Online futures trading has removed a lot of the obstacles that kept the average person out of the futures market. A futures contract is a standardized contract that contains the agreement to buy or sell a specified commodity at a specified date; everything about this contract is the same, except the price which helps to remove any ambiguity. Before the internet, commodities would be traded in the pit of a stock exchange and have much stiffer requirements. With the invention of the internet there have been vast improvements that makes futures trading much easier.
The first major hurdle in online futures trading was the lack of leverage. Purchasing futures contracts would often tie up a lot of an investor’s money and make it more difficult to diversify. Due to futures operating on a margin, an online trading account only needs a small fraction of the contract value in order to purchase it. The other problem was commission costs. Paying someone to be on the floor in the pit trading was pricey and could end up really eating into the profit. Using online futures trading to do this electronically removes the element of human interaction on the floor and drastically cuts back on the commission costs.

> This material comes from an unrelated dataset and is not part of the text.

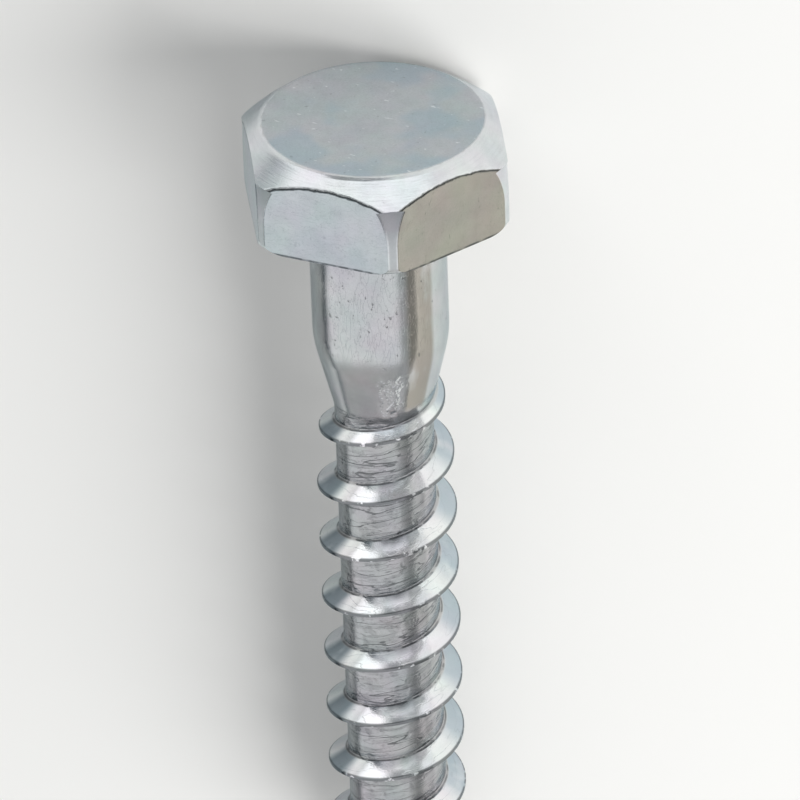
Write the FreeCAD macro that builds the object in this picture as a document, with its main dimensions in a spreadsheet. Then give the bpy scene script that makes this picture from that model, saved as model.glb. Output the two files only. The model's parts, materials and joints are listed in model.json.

The ability to go short is another reason that the internet has opened the futures market to investors. The number of hedgers and speed of the internet ensure that futures contracts remain highly liquid. The savvy investor can add another area to his or her portfolio by taking a hard look at the futures market. It is definitely a different area with different rules than stock trading, but online futures trading can quickly become profitable with all the advances in technology.